A police officer in protective clothing searches a wrecked vehicle in Namie, Japan
Visitors to Google Maps can now roam virtually through the overgrown streets of an abandoned town where time has stood still since a tsunami crippled Japan's Fukushima nuclear plant two years ago.
The Internet giant's mapping site is offering views of the deserted streets of Namie, half of which sits within the 20-kilometre (12-mile) no-go zone around the nuclear plant, wrecked when the 2011 tsunami crashed into Japan.
With cooling systems knocked out by the wall of water, three reactors melted down, spewing radioactive particles into the air, soil and sea and forcing Namie's entire population of 21,000 to flee.
The entrance ban will be lifted for a small part of the town from Monday next week, allowing residents to visit for a short time, but the vast majority remains highly contaminated and is expected to be uninhabitable for years.
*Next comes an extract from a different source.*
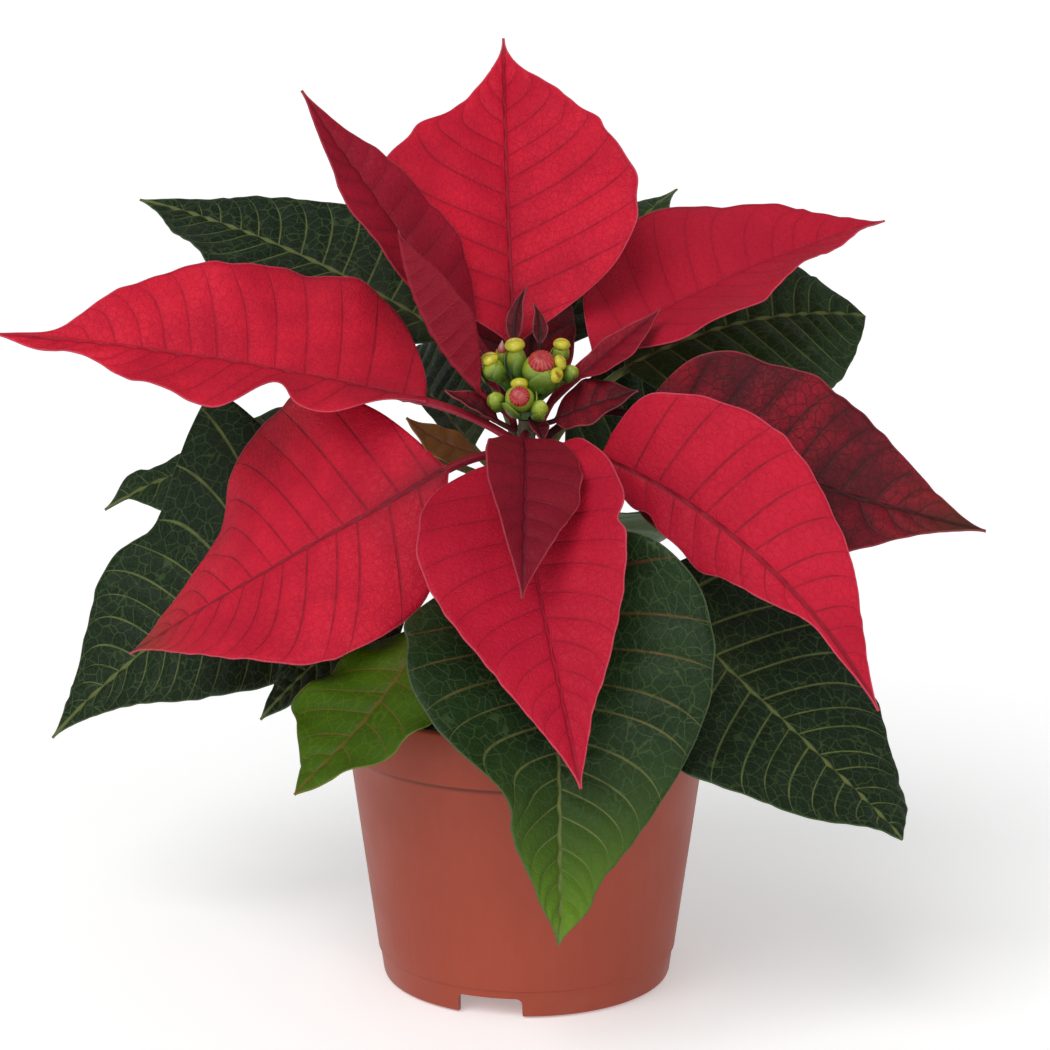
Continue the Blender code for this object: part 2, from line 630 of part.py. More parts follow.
def green_leaves():
    """The leaves below the bracts, and one still turning from green to red."""
    return {
        "leaf_turning": Leaf(146, (191, 188, 182), (4, 14, 43), 11, 22, (8, 5), roll=(-39, -38), wave=0.5),
        "leaf_upper_left": Leaf(139, (104, 144, 161), (66, 25, 11), 51, 110, (32, 26), roll=(-37, -34),
                                fold=(20, 4), swell=0.7,
                                shoulders=((0, 0.82, 3.5, 0.08), (0, 0.62, 2, 0.08),
                                           (1, 0.62, -2.5, 0.12))),
        "leaf_far_left": Leaf(135, (125, 147, 183), (12, 0, -31), 60, 89, (24, 14), roll=(-33, -40),
                              shoulders=((0, 0.76, 5, 0.07), (0, 0.92, -3.5, 0.05), (1, 0.65, -3, 0.1),
                                         (1, 0.88, 4, 0.06))),
        "leaf_left": Leaf(130, (167, 158, 183), (2, -24, -48), 54, 107, (36, 46), roll=(-64, -46),
                          fold=(9, 10), swell=0.55, taper=1.45,
                          shoulders=((1, 0.45, -9, 0.11), (1, 0.2, 10.5, 0.07))),
        "leaf_low_left": Leaf(120, (192, 190, 188), (-10, -30, -48), 30, 55, (17, 17), roll=(-30, -30)),
        "leaf_yellow": Leaf(126, (228, 233, 218), (-17, -41, -32), 41, 61, (21, 22), roll=(-1, -10),
                            fold=(10, 4), curl=-0.06, swell=0.9, taper=1.2, wave=1.6, waves=4.0,
                            shoulders=((1, 0.59, 6, 0.08), (1, 0.85, -1.2, 0.07))),
        "leaf_front": Leaf(131, (276, 280, 267), (15, -40, -68), 29, 107, (44, 41), roll=(32, -39),
                           fold=(17, 20), swell=0.55, wave=1.6,
                           shoulders=((1, 0.28, -3, 0.07), (1, 0.67, -7, 0.075), (1, 0.92, 2, 0.05),
                                      (0, 0.92, 3, 0.05))),
        "leaf_lower_right": Leaf(127, (321, 335, 321), (-2, -38, -34), 37, 98, (37, 40), roll=(34, 1),
                                 fold=(5, 8), curl=-0.06, taper=1.0,
                                 shoulders=((0, 0.06, 12, 0.07), (0, 0.74, -2.5, 0.08), (0, 0.92, 3, 0.05),
                                            (1, 0.64, 2, 0.08))),
        "leaf_upper_right": Leaf(140, (45, 26, 24), (59, 24, -9), 42, 79, (28, 34), roll=(31, 38),
                                 fold=(7, 3), curl=-0.05, swell=0.9, taper=0.9, wave=1.4,
                                 shoulders=((1, 0.07, 8, 0.08),)),
        "leaf_back_high": Leaf(143, (86, 68, 49), (42, 36, 22.5), 42, 83, (13, 20),
                               shoulders=((0, 0.55, 8, 0.18), (0, 0.84, 3.5, 0.1))),
        "leaf_back": Leaf(124, (82, 80, 80), (10, -15, -48), 34, 95, (32, 32)),
        "leaf_back_left": Leaf(139, (150, 112, 104), (25, 18, 0), 20, 84, (4, 24), roll=(-40, -50),
                               swell=0.6),
        "leaf_back_right": Leaf(137, (50, 45, 40), (15, 10, -12), 16, 96, (26, 12), roll=(40, 45)),
    }


def main():
    clear_scene()
    bpy.context.scene.unit_settings.system = "METRIC"
    parts = new_collection("potted_poinsettia")
    cutters = new_collection("cutters")
    cutters.hide_render = True
    make_pot(parts, cutters)
    make_soil(parts)
    make_stem(parts)
    make_cups(parts)
    make_toppings(TUFTS, parts, cutters, TUFT_RED, 0.45)
    make_toppings(GLANDS, parts, cutters, GLAND_YELLOW, 0.3)
    for name, leaf in big_bracts().items():
        make_leaf(name, leaf, parts, OTHER_COLOURS.get(name, RED))
    for name, leaf in small_bracts().items():
        make_leaf(name, leaf, parts, OTHER_COLOURS.get(name, MAROON))
    for name, leaf in green_leaves().items():
        make_leaf(name, leaf, parts, OTHER_COLOURS.get(name, GREEN))


main()
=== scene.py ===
import math
from dataclasses import dataclass

import bpy
import numpy as np
from mathutils import Matrix, Vector, noise


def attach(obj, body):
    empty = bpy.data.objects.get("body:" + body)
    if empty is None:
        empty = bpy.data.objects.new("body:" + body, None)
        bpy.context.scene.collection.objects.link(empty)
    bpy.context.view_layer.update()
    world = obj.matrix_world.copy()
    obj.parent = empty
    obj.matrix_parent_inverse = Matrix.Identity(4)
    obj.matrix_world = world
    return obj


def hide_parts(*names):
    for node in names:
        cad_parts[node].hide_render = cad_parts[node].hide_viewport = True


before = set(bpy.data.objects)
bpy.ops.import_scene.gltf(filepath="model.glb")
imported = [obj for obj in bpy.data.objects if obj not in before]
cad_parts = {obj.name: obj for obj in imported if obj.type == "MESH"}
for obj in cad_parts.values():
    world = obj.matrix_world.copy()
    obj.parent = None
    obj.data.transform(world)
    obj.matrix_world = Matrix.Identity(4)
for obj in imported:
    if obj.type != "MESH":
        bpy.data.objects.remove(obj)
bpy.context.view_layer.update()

# The view: a camera a little above the pot's rim, looking down at the star of bracts, over a pale
# floor in the soft light of large white panels
CAMERA_PLACE = (-0.00046, -0.8, 0.3)
CAMERA_TILT = math.radians(77.84)
CAMERA_LENS = 102.17
CAMERA_SENSOR = 36.0
SKY_STRENGTH = 0.38
WHITE = (1.0, 1.0, 1.0, 1.0)
PLANT_MIDDLE = Vector((0.0, 0.0, 0.13))
FLOOR_RADIUS = 14.0


def nothing_selected():
    """Operators act on all that is selected, so each piece starts from nothing selected."""
    if bpy.context.object and bpy.context.object.mode != "OBJECT":
        bpy.ops.object.mode_set(mode="OBJECT")
    bpy.ops.object.select_all(action="DESELECT")


def node(tree, kind, inputs=None, **settings):
    """A shader node with its settings, whose inputs are fed from values or from other nodes' sockets."""
    made = tree.nodes.new("ShaderNode" + kind)
    for name, value in settings.items():
        setattr(made, name, value)
    for key, value in (inputs or {}).items():
        if isinstance(value, bpy.types.NodeSocket):
            tree.links.new(value, made.inputs[key])
        else:
            made.inputs[key].default_value = value
    return made


def soft_light(name, place, spread, strength):
    """A wide, even light that shines from its place towards the plant."""
    nothing_selected()
    bpy.ops.object.light_add(type="SUN", location=place)
    light = bpy.context.object
    light.name = name
    light.data.angle = math.radians(spread)
    light.data.energy = strength
    light.rotation_euler = (PLANT_MIDDLE - Vector(place)).to_track_quat("-Z", "Y").to_euler()


nothing_selected()
bpy.ops.object.camera_add(location=CAMERA_PLACE, rotation=(CAMERA_TILT, 0.0, 0.0))
camera = bpy.context.object
camera.data.lens = CAMERA_LENS
camera.data.sensor_width = CAMERA_SENSOR
bpy.context.scene.camera = camera
bpy.context.scene.view_settings.view_transform = "Standard"

world = bpy.data.worlds.new("white_studio")
world.use_nodes = True
sky = world.node_tree
glow = sky.nodes["Background"]
glow.inputs["Color"].default_value = WHITE
glow.inputs["Strength"].default_value = SKY_STRENGTH
backdrop = node(sky, "Background", {"Color": WHITE, "Strength": 1.0}).outputs[0]
straight = node(sky, "LightPath").outputs["Is Camera Ray"]
seen = node(sky, "MixShader", {0: straight, 1: glow.outputs[0], 2: backdrop})
sky.links.new(seen.outputs[0], sky.nodes["World Output"].inputs["Surface"])
bpy.context.scene.world = world
soft_light("light_above_left", (-0.7, -1.1, 1.5), 45.0, 1.65)
soft_light("light_front_right", (0.6, -1.4, 0.4), 60.0, 0.85)

nothing_selected()
bpy.ops.mesh.primitive_circle_add(vertices=96, radius=FLOOR_RADIUS, fill_type="NGON",
                                  location=(0.0, 0.0, -0.0004))
floor = bpy.context.object
floor.name = "floor"
floor_paint = bpy.data.materials.new("floor_white")
floor_paint.use_nodes = True
floor_shader = floor_paint.node_tree.nodes["Principled BSDF"]
floor_look = {"Base Color": (0.95, 0.95, 0.95, 1.0), "Roughness": 0.7,
              "Emission Color": WHITE, "Emission Strength": 0.3}
for label, value in floor_look.items():
    floor_shader.inputs[label].default_value = value
floor.data.materials.append(floor_paint)


# Pot: thin terracotta-coloured plastic, moulded in one piece, with a thick rim band, a faint ledge
# above its foot, three slots in the foot ring and six drain holes round a flat middle
MM = 0.001
POT_HEIGHT = 82.0
POT_RIM_RADIUS = 52.5
POT_NECK = 67.0
POT_NECK_RADIUS = 49.7
POT_FOOT_RADIUS = 40.8
POT_WALL = 1.5
POT_SIDES = 160
POT_PAD_RADIUS = 12.0
LEDGE_HEIGHT = 7.5
LEDGE_STEP = 0.5
FLOOR_HEIGHT = 6.0
SLOT_WIDTH = 18.0
SLOT_HEIGHT = 5.5
SLOT_DEPTH = 10.5
SLOT_ROUNDING = 1.6
SLOT_TURNS = (-104.5, 15.5, 135.5)
DRAIN_RADIUS = 3.2
DRAIN_CIRCLE = 25.0
DRAINS = 6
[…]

"The world is moving on to the future after the disaster... but time has stopped in the town of Namie," said Mayor Tamotsu Baba, writing on a blog for Google Japan Thursday.
"I hope these street views will show the people of future generations what the great earthquake and nuclear disaster brought," he said.
"We need many years and many people's cooperation to rise again from the nuclear crisis. We will never give up on getting back our hometown," he said.
The natural disasters killed nearly 19,000 people, including those whose bodies are yet to be recovered.
Some parts of the town were swamped by the waves of March 11. Houses and other buildings damaged by the water can be clearly seen as site visitors click through the panoramic displays.
Along the coastline, the occasional boat lies in an untended field, dumped there by the waves that spread heavy oils and silt over rice paddies, where they also left the now rotted bodies of marine life.
But many of the buildings in the town are intact, tinged only by the invisible menace of radiation and abandoned when the sudden order to evacuate came two years ago.
Plant pots, their contents long dead or run wild, stand neatly outside some houses. Barber shops and hairdressers still display their welcome signs, offering haircuts to customers who may never return.
The images come from a heavily polluted part of the town, where residents are not allowed to venture, a town official told AFP.
"The town requested special approval for the Google crew to enter the zone," the official said. "The crew wore protective gear and stayed inside the car while shooting."
Mayor Baba, who asked Google to come into his town, said he wanted the world to see what it looked like and wanted those who had been forced out to be able to virtually visit the places they grew up.
"Even two years after the disaster, we cannot walk into Namie freely," the mayor said. "Many people from the town say they want to see what state their hometown is in now.
"I am sure many people around the world will want to see the tragedy a nuclear accident can bring."
Tens of thousands of people in the area were forced from their homes by the nuclear catastrophe, the worst the planet has seen since the 1986 disaster at Chernobyl.
No one is officially recorded as having died as a direct result of the radiation, but scientists warn some areas may remain contaminated for decades, while those most heavily polluted could be uninhabitable forever.